Second, Jephthah probably thought his old life was gone for ever. But it seems he earned a reputation as a fighter and a leader of men, for – ironically – a situation arose where the people who had kicked him out began to realise they needed him after all: “the elders of Gilead (no doubt including some of his own blood brothers) went to get Jephthah… ‘Come’, they said, ‘be our commander, so we can fight the Ammonites’.” The boot, as they say, is on the other foot.

After some negotiation, Jephthah agrees. He then talks with the King of the Ammonites, which suggests he was a man of words as well as a man of deeds. But it’s all to no avail, and battle proves inevitable.

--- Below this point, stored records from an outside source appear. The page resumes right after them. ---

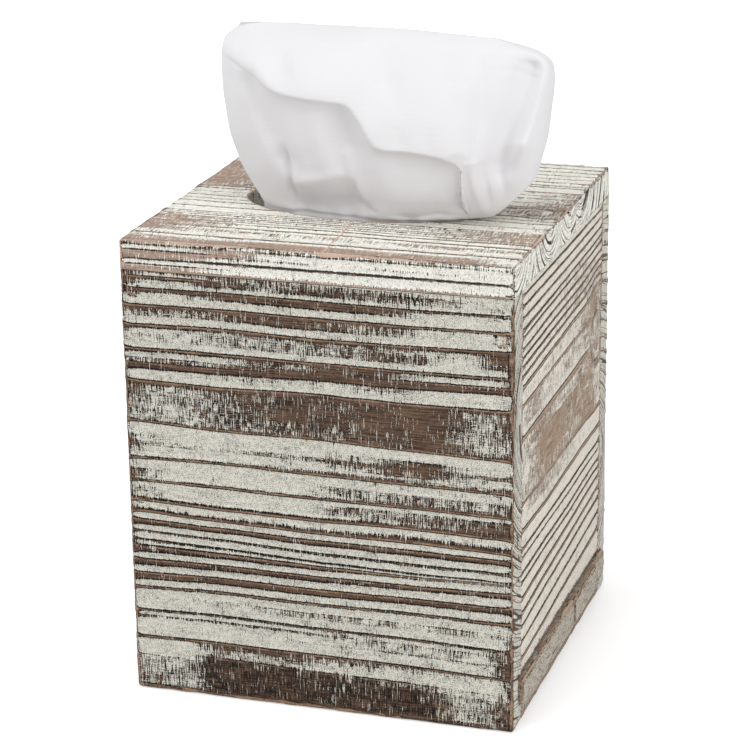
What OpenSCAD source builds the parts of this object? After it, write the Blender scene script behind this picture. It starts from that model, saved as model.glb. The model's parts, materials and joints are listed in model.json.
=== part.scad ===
// Square wooden cover for an upright box of facial tissues. The bottom slides out to the right in
// grooves of the front and back boards, and one tissue stands up out of the oval opening in the top.
// The origin is on the surface that the cover stands on, below the middle of the case.

/* [Case] */
// Width of the case, from left to right
case_w = 140; // [130:1:200]
// Depth of the case, from front to back
case_d = 140; // [130:1:200]
// Height of the case, with its top board
case_h = 168; // [140:1:220]
// Thickness of every board of the case
board_t = 11; // [9:0.5:14]
// Width of the sanded flat along the outer edges
ease = 1.2; // [0.4:0.1:2]
// Depth to which the brush cut the soft grain
valley_depth = 0.5; // [0.3:0.1:0.8]

/* [Opening in the top] */
// Length of the oval opening, from left to right
mouth_w = 94; // [84:1:104]
// Width of the oval opening, from front to back
mouth_d = 52; // [46:1:64]

/* [Slide-out bottom] */
// Thickness of the slats
slat_t = 9; // [7:0.5:12]
// Depth of the grooves in the front and back boards
groove_depth = 4; // [3:0.5:6]
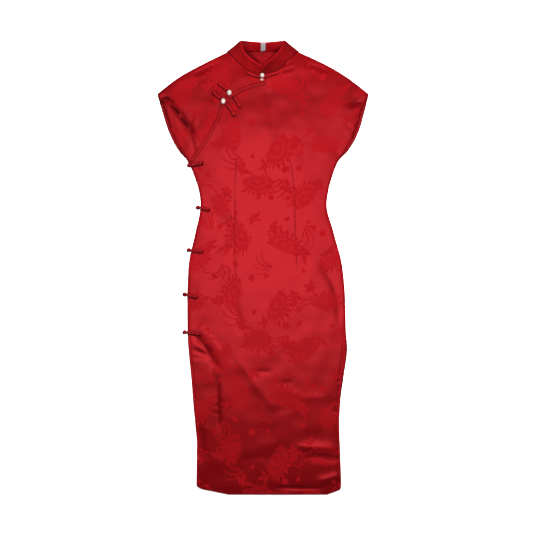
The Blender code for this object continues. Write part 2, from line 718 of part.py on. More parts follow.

Third, it turns out that though his own family may have rejected him, God hasn’t, for we read in verse 29 the remarkable words that “the Spirit of the Lord came on Jephthah”. With our New Testament perspective we tend to associate the Holy Spirit with spiritual power and the proclamation of God’s word. But the events in Judges took place over  1000 years before Jesus, and the Spirit was simply not understood in the same way. He, or perhaps we should think of the Spirit at this time as “it”, granted all sorts of other skills as well, including military ones.

Fourth (however that may be), before battle is joined, the key moment of Jephthah’s life takes place: he makes a vow to God that if he defeats the Ammonites he will sacrifice by burnt offering “whoever comes out of the door of my house” on his triumphant return (verses 30-31). And that “whoever” turns out to be his unmarried daughter, his only child.

This, especially, is where we need to pause and think. Who hasn’t made a rash promise at some point in their life? Who hasn’t longed to turn the clock back and unspeak foolish words?

For us today it probably isn’t a “vow” in a formal sense – though it wouldn’t do any of us any harm to reflect a little on our baptismal vows (or equivalent) or, of course, on our marriage vows. Have we become careless? Has what was once solemn and deeply serious become a matter for shoulder-shrugging?

On a more day-to-day level, Jephthah’s folly raises issues of reliability. Are we people of our word? Do we throw off promises too casually? I remember someone who used to routinely round off a conversation with “Bye. I’ll give you a tinkle” (that’s a phone call, in case you didn’t know). That expression somehow used to grate on me and make me want to smash his teeth right down his throat (in Christian love, of course). Did he ever “give me a tinkle”? I’ll leave you to guess.

But who am I to speak? How often have I said to somebody in need “You’ll be in my prayers”, but neglected to remember them?

A big question… Should Jephthah have gone back on his vow? Surely yes (in spite of Deuteronomy 23:21-23). Human sacrifice is frequently condemned in the Old Testament, and to go ahead with it would only be to compound evil.

Fifth, as hinted earlier, Jephthah  brought down untold misery on the heads of many people: himself, his loyal and devout daughter (whose name isn’t even recorded!), and the people whose trust he commanded.

The message is clear: Think before you speak. Remember the warning of Proverbs 20:25: “It is a trap to dedicate something rashly and only later to consider one’s vows”. A trap indeed!

Dear Father, I look back with regret to promises I have broken, to pain and suffering I have caused through thoughtlessness, inattention and sheer stupidity. Please forgive me, and help me to absorb the tragic lesson of Jephthah. Amen.